I didn't think "degenerate" implied "inadmissible". In any case, I didn't mean to imply that a group of one element somehow isn't a group.

 

[matt grime]

AKG's proof: Suppose e and f are identity elements in a group G, then e=ef since f is an identity, and f=ef since e is an identity hence e=f, now the proof for the uniqueness of inverses is left as an easy exercise, and an important one.

 

[AKG]

AKG's proof: Suppose e and f are identity elements in a group G, then e=ef since f is an identity, and f=ef since e is an identity hence e=f, now the proof for the uniqueness of inverses is left as an easy exercise, and an important one.

For a, b, and c in G, let ab = I = ba, and ac = I = ca, prove b = c.
ab = I
c(ab) = c(I)
(ca)b = c
(I)b = c
b = c, QED.

Let a = 11, b = 11, I = 11, c = 1. By the same argument, I can prove 1 = 11. What does this mean? I suppose by contradiction it shows some combination of the following:

• 11 is not the identity
• 1 is not an element of the group
• 11 is not an element of the group

 

[matt grime]

It means that the set {1,11} with multiplication mod 22 is not a group that is all. However the set {11} with multiplication mod 22 is a group, it is canonically isomorphic to the group {1} with multiplication mod 22 (canonical means that there is an isomorphism and that isomorphism is unique).

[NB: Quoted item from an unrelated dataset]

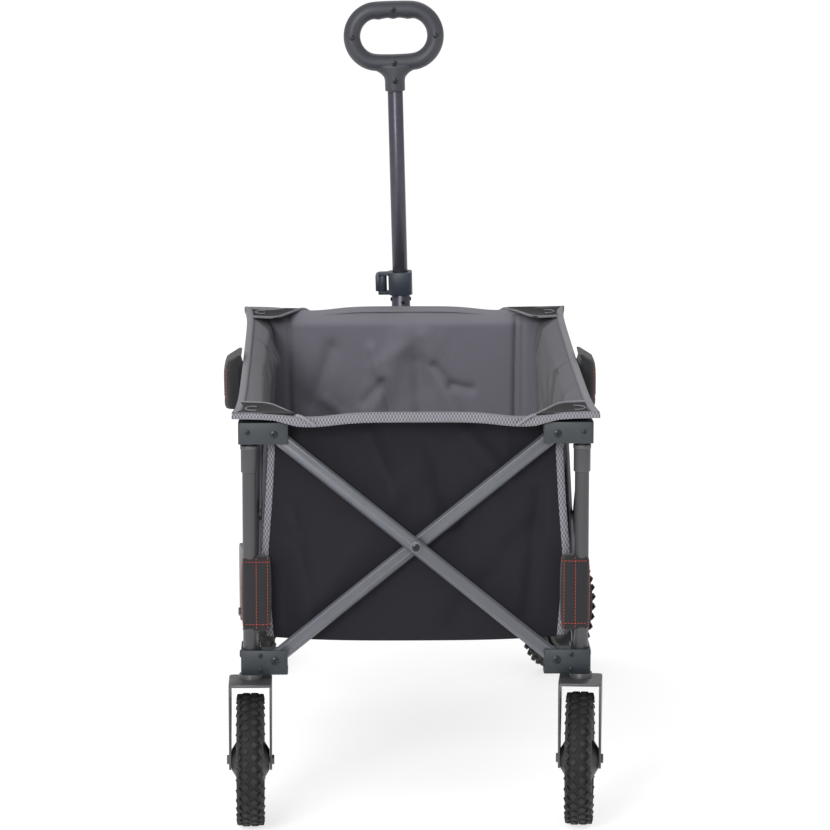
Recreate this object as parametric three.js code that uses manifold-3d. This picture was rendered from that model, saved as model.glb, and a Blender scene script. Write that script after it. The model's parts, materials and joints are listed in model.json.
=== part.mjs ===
// Folding wagon with a pull handle: four swivel wheels, a scissor frame that folds in both
// directions, a hung fabric bag with a base mat, and a telescoping handle at the front end.
// Millimetres, +Z up, +Y towards the handle, +X to the right seen from behind; the ground is z = 0.
import * as THREE from "three";
import { mergeVertices } from "three/addons/utils/BufferGeometryUtils.js";
import Module from "manifold-3d";

const wasm = await Module();
wasm.setup();

// ---- Driving sizes ----
const gap = 0.3; // between neighbouring pieces
const wheelDiameter = 178;
const wheelWidth = 37;
const casterTrail = 30; // axle behind the swivel axis
const armSpan = 374; // level distance between an arm's two end pivots
const armRise = 305; // height between them
const pivotInset = 33; // corner pivot to post axis
const midPivot = 30; // middle bracket's pivot from the wagon's middle
const lowerPivotZ = 219;
const armWidth = 20;
const armThick = 9;
const armWall = 1.8;
const armPlane = 5; // arm's mid-plane from its frame's plane
const pinRadius = 4;
const postRadius = 9.5;
const postWall = 1.3;
const innerTubeRadius = 7.7;
const bracketHalf = 12.5; // half width of a bracket's channel
const bracketWall = 2;
const lowerReach = 50; // lower bracket, post axis to open end
const upperReach = 52;
const bagWall = 3;
const bagFloorZ = 244;
const rimFlare = 38; // hem beyond the bag's wall
const handleLean = 1.5; // degrees towards -X
const handleTop = 1025;
const gripWidth = 152;
const gripHeight = 107;
const gripDepth = 30;
const pinSides = 12; // facets of pins and their holes
const tubeSides = 20;
const wheelSides = 28;
const casterTurns = { rear_left: 0, rear_right: -5, front_left: 187, front_right: 147 };

// ---- Sizes that follow ----
const postX = armSpan / 2 + pivotInset;
const postY = armSpan + pivotInset + midPivot;
const upperPivotZ = lowerPivotZ + armRise;
const lowerBase = lowerPivotZ - 19;
const lowerTop = lowerPivotZ + 14;
const upperBase = upperPivotZ - 13;
const upperTop = upperPivotZ + armWidth / 2 + 6;
const slotClear = armWidth / 2 + 1;
const wallX = postX - bracketHalf - gap; // outer faces of the bag's walls
const wallY = postY - bracketHalf - armPlane - gap;
const rimZ = upperTop + 1;
const matThick = 7;
const wheelRadius = wheelDiameter / 2;
const forkTop = lowerBase - 6.5;

// ---- Geometry helpers ----
// A closed three.js geometry as a solid; one wound inside out is turned round.
function solid(geometry) {
  geometry.deleteAttribute("normal");
  geometry.deleteAttribute("uv");
  const merged = mergeVertices(geometry, 1e-4);
  const tris = new Uint32Array(merged.index.array);
  const make = () =>
    new wasm.Manifold(
      new wasm.Mesh({ numProp: 3, vertProperties: merged.attributes.position.array, triVerts: tris }),
    );
  const first = make();
  if (first.volume() > 0) return first;
  for (let i = 0; i < tris.length; i += 3) [tris[i + 1], tris[i + 2]] = [tris[i + 2], tris[i + 1]];
  return make();
}

const vec = (x, y, z) => new THREE.Vector3(x, y, z);
const joined = (parts) => parts.reduce((a, b) => a.add(b));
const less = (body, cuts) => cuts.reduce((a, b) => a.subtract(b), body);

// A box between two opposite corners, given in any order.
function block(a, b) {
  const size = vec(Math.abs(b[0] - a[0]), Math.abs(b[1] - a[1]), Math.abs(b[2] - a[2]));
  const geometry = new THREE.BoxGeometry(size.x, size.y, size.z);
  return solid(geometry.translate((a[0] + b[0]) / 2, (a[1] + b[1]) / 2, (a[2] + b[2]) / 2));
}

function cylinder(from, to, radius, segments = pinSides) {
  const along = vec(...to).sub(vec(...from));
  const geometry = new THREE.CylinderGeometry(radius, radius, along.length(), segments);
  const turn = new THREE.Quaternion().setFromUnitVectors(vec(0, 1, 0), along.clone().normalize());
  geometry.applyQuaternion(turn);
  const middle = vec(...from).addScaledVector(along, 0.5);
  return solid(geometry.translate(middle.x, middle.y, middle.z));
}

// A polygon with every corner rounded by the same reach.
function rounded(points, reach, shape = new THREE.Shape()) {
  const at = points.map(([x, y]) => new THREE.Vector2(x, y));
  const n = at.length;
  at.forEach((corner, i) => {
    const before = at[(i + n - 1) % n].clone().sub(corner).setLength(reach).add(corner);
    const after = at[(i + 1) % n].clone().sub(corner).setLength(reach).add(corner);
    if (i === 0) shape.moveTo(before.x, before.y);
    else shape.lineTo(before.x, before.y);
    shape.quadraticCurveTo(corner.x, corner.y, after.x, after.y);
  });
  shape.closePath();
  return shape;
}

const rectangle = (w, h) => [
  [-w / 2, -h / 2],
  [w / 2, -h / 2],
  [w / 2, h / 2],
  [-w / 2, h / 2],
];

// A flat shape drawn on axes u and v at a start point, and pushed along u x v.
function pushed(shape, depth, u, v, start, options = {}) {
  const geometry = new THREE.ExtrudeGeometry(shape, {
    depth,
    bevelEnabled: false,
    curveSegments: 2,
    ...options,
  });
  const basis = new THREE.Matrix4().makeBasis(u, v, u.clone().cross(v));
  return solid(geometry.applyMatrix4(basis.setPosition(start)));
}

const axisX = vec(1, 0, 0);
const axisY = vec(0, 1, 0);
const axisZ = vec(0, 0, 1);

// A closed profile of [radius, distance along X] turned about the X axis, with a facet at the
// bottom, so that a wheel stands on a flat and not on an edge.
function turnedX(profile, segments) {
  const points = [...profile, profile[0]].map(([r, a]) => new THREE.Vector2(r, a));
  const geometry = new THREE.LatheGeometry(points, segments);
  return solid(geometry.rotateZ(-Math.PI / 2).rotateX(Math.PI / segments));
}

// ---- Finishes ----
const finishes = {
  bracket: ["#505a5f", 0.55, 0],
  lowerBracket: ["#40474d", 0.55, 0],
  post: ["#505051", 0.45, 0.6],
  arm: ["#6a6c73", 0.4, 0.7],
  tyre: ["#333233", 0.9, 0],
  hub: ["#3c3c40", 0.6, 0],
  fork: ["#4a4a4a", 0.45, 0.6],
  bag: ["#38373f", 0.95, 0],
  mat: ["#3d3c43", 0.95, 0],
  wrap: ["#38383a", 0.9, 0],
  handleTube: ["#5e5c66", 0.35, 0.8],
  clamp: ["#484d58", 0.5, 0],
  grip: ["#525659", 0.7, 0],
};

const wagon = new THREE.Group();
wagon.name = "folding_wagon";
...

From reading the question and thinking about my initial reaction to it, then we were supposed to assume that 1 is supposed to be the identity element and show by Muzza's reasoning that we didn't have a group. However that isn't the only way of reading the question.

 

[mathwonk]

maybe what Fourier jr was referring to was the theorem expressing the structure of the multiplicative group of units in the ring of integers mod n, since that is the example given here.

I.e. in Z mod n, the group of units is cyclic if n is prime, but also if n is a power of an odd prime, and also if n = 2 or 4.

again the problem here is merely to describe the elements of that multiplicative group of units, not its structure.

perhaps the problem should have been stated as finding subgroups of the multiplicative group oif units, since that would specify the identity for multiplication.